INFORMATION SUPPLIED.
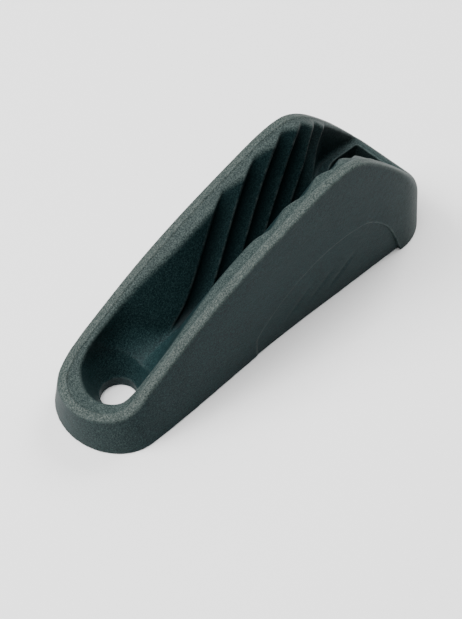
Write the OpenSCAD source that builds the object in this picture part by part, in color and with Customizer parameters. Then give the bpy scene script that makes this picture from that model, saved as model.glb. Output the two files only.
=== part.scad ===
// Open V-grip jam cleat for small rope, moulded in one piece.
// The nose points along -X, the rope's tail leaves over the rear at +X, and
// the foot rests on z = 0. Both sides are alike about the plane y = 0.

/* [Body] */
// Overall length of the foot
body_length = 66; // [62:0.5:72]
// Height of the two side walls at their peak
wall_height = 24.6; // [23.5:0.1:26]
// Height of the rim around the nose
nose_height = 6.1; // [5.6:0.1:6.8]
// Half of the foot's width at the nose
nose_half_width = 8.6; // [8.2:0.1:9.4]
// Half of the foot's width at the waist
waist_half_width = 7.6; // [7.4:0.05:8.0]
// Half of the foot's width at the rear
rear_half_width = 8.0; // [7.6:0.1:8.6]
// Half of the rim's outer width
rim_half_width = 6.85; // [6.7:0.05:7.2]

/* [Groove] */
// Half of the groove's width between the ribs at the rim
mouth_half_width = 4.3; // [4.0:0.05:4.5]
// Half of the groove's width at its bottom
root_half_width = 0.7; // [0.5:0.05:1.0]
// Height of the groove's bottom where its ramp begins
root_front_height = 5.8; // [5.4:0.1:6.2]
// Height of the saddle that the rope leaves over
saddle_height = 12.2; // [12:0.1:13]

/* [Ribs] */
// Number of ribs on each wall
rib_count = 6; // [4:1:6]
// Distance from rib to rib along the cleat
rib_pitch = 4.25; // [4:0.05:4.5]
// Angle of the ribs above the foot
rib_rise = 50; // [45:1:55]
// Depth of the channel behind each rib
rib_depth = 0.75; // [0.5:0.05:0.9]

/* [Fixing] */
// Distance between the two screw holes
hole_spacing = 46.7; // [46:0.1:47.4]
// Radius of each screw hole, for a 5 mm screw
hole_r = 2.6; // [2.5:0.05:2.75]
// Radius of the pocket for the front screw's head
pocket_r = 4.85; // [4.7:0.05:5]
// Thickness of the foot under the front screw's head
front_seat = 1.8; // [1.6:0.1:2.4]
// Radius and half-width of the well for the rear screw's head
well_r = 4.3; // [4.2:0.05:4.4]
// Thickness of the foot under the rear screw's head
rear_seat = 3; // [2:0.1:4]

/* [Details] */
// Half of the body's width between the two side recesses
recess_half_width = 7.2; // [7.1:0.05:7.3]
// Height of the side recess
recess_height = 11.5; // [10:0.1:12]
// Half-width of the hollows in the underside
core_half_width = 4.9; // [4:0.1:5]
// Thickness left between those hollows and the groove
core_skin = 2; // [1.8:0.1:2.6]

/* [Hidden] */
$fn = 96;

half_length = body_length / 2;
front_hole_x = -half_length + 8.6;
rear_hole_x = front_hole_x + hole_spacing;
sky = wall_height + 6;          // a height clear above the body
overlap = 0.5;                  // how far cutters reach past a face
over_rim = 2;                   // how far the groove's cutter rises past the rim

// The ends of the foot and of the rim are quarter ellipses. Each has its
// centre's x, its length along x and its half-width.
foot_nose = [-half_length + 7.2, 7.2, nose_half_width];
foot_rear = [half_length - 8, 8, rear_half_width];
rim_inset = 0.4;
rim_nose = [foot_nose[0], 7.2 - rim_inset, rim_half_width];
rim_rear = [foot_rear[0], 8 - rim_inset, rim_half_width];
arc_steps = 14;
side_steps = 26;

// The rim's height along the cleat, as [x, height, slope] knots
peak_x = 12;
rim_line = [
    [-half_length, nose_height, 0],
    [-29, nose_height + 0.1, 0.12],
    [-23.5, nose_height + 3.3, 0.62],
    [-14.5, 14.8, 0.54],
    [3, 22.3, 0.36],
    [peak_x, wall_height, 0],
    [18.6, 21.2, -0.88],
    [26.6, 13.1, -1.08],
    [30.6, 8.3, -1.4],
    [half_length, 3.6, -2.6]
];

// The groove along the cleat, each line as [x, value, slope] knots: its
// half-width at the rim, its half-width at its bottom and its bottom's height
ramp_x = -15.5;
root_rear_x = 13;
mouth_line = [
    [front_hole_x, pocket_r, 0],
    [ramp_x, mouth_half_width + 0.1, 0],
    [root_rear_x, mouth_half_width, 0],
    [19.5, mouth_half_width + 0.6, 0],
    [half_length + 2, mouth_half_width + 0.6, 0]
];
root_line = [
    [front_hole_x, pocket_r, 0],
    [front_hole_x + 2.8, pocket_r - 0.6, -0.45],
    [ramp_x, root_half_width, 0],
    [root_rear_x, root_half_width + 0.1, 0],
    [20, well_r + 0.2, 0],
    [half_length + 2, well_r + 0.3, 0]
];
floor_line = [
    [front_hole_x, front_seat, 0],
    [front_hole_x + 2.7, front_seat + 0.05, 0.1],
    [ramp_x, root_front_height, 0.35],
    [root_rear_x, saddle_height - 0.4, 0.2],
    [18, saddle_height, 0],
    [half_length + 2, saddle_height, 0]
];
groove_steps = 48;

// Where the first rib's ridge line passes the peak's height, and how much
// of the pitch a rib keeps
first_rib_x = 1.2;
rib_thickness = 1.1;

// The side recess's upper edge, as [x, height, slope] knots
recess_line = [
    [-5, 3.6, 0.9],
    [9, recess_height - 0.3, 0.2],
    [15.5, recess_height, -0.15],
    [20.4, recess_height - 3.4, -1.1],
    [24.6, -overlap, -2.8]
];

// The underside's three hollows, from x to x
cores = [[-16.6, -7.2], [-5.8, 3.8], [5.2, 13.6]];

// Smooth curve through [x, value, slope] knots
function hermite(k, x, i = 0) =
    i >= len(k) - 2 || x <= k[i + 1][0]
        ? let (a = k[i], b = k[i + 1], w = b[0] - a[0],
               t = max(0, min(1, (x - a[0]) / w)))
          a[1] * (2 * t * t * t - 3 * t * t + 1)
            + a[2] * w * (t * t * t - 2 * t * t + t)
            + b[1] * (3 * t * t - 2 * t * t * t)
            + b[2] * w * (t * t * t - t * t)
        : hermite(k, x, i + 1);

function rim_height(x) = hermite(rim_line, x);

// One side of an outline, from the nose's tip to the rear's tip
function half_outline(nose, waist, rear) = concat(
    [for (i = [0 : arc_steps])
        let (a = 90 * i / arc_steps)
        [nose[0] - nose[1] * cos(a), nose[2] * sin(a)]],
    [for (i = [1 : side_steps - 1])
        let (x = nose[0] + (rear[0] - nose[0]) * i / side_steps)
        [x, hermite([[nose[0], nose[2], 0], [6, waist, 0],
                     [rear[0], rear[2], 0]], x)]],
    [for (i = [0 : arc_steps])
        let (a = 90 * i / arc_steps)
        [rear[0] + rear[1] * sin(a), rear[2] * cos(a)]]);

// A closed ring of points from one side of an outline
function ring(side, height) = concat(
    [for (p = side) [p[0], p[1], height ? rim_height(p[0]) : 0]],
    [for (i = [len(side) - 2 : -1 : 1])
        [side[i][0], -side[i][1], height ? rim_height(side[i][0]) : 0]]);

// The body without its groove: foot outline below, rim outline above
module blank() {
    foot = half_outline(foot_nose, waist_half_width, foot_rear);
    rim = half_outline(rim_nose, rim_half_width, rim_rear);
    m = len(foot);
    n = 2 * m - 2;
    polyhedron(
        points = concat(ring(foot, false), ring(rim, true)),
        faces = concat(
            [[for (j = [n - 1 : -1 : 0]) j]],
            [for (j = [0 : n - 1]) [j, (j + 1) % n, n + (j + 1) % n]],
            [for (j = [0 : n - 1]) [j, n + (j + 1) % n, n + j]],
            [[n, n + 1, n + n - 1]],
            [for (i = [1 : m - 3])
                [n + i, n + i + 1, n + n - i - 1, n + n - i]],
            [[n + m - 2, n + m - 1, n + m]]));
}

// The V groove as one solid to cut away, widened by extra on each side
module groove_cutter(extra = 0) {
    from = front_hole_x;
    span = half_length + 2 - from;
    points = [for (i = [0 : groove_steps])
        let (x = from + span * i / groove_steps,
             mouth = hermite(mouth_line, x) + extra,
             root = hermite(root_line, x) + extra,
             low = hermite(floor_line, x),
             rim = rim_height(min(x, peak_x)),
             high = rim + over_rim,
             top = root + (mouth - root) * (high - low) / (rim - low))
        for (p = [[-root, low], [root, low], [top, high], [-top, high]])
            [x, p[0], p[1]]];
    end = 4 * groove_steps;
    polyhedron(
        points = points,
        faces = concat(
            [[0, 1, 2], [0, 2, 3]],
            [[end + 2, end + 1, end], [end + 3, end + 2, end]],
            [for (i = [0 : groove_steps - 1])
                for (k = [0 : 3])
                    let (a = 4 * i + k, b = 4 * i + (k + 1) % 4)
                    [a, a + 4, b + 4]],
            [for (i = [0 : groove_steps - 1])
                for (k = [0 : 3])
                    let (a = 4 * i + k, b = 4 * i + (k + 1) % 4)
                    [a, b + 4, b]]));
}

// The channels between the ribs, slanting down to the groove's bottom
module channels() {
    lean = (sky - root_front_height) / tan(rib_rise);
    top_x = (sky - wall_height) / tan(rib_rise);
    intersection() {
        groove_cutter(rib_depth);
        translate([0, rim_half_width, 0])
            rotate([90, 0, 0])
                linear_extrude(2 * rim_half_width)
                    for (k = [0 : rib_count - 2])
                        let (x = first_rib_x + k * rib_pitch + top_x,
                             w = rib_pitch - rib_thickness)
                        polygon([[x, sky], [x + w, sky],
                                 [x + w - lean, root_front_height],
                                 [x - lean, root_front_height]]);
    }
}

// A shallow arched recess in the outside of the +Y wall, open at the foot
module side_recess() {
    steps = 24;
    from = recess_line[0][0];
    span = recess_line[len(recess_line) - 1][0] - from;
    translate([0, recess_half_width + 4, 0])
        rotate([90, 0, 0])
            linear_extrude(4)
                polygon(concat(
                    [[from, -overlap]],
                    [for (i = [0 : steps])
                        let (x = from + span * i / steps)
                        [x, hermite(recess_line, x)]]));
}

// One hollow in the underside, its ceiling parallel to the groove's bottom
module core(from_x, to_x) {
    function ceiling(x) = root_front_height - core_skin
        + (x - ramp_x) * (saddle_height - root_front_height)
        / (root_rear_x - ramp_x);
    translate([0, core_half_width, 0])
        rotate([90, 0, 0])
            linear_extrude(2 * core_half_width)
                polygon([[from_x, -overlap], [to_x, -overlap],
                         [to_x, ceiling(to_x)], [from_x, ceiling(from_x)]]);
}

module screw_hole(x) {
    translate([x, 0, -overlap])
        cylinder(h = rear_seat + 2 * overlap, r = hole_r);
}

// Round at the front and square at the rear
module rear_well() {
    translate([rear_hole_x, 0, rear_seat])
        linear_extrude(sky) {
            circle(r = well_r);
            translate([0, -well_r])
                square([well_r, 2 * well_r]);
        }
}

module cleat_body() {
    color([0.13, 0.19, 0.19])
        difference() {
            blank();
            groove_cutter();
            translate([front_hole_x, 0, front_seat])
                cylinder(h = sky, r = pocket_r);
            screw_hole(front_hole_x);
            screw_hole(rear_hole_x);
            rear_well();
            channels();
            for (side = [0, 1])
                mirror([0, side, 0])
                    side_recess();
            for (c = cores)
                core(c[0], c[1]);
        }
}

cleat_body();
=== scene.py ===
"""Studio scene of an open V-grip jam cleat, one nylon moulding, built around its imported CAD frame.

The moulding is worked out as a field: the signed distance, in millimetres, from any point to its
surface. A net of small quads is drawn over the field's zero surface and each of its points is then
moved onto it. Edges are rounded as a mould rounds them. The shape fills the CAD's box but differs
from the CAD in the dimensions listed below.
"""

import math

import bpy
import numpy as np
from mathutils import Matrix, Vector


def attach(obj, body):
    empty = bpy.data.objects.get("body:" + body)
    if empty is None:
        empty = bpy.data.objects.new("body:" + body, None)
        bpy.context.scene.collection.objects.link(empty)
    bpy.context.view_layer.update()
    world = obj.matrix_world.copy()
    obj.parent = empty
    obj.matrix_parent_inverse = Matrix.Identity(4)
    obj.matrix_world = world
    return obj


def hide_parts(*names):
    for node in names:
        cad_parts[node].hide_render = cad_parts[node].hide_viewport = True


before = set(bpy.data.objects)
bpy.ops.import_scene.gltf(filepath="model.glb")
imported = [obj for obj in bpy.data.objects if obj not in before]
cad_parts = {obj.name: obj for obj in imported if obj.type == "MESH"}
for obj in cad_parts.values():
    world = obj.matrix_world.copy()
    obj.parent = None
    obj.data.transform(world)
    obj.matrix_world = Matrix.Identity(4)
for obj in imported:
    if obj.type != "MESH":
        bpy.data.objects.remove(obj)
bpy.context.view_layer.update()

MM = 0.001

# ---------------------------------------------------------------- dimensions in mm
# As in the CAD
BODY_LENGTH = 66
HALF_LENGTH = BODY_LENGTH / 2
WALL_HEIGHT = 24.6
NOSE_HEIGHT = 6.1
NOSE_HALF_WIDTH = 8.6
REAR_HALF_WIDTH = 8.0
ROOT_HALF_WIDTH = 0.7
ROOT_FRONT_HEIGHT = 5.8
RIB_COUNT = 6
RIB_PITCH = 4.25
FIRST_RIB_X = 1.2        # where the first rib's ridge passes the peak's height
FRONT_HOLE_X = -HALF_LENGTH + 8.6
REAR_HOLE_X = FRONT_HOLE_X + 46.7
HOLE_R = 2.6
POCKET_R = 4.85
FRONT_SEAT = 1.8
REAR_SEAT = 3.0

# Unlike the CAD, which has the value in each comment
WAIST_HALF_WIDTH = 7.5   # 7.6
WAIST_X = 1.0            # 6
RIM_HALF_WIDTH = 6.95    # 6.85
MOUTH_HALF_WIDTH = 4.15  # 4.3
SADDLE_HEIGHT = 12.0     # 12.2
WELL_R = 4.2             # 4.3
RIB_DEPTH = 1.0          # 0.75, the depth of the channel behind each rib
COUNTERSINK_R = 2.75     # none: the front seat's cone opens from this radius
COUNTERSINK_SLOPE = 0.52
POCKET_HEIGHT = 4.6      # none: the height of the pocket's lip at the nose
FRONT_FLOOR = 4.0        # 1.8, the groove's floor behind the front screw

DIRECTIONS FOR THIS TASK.
Return exactly the opening lines of the listing above, ending with the line that has "plane y = 0.".

FULL ANSWER.
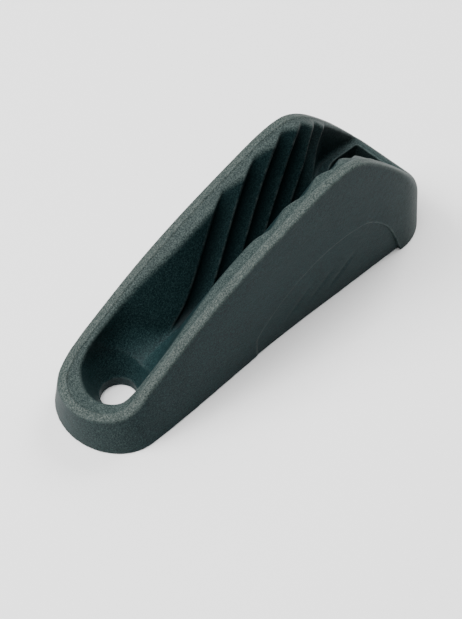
Write the OpenSCAD source that builds the object in this picture part by part, in color and with Customizer parameters. Then give the bpy scene script that makes this picture from that model, saved as model.glb. Output the two files only.
=== part.scad ===
// Open V-grip jam cleat for small rope, moulded in one piece.
// The nose points along -X, the rope's tail leaves over the rear at +X, and
// the foot rests on z = 0. Both sides are alike about the plane y = 0.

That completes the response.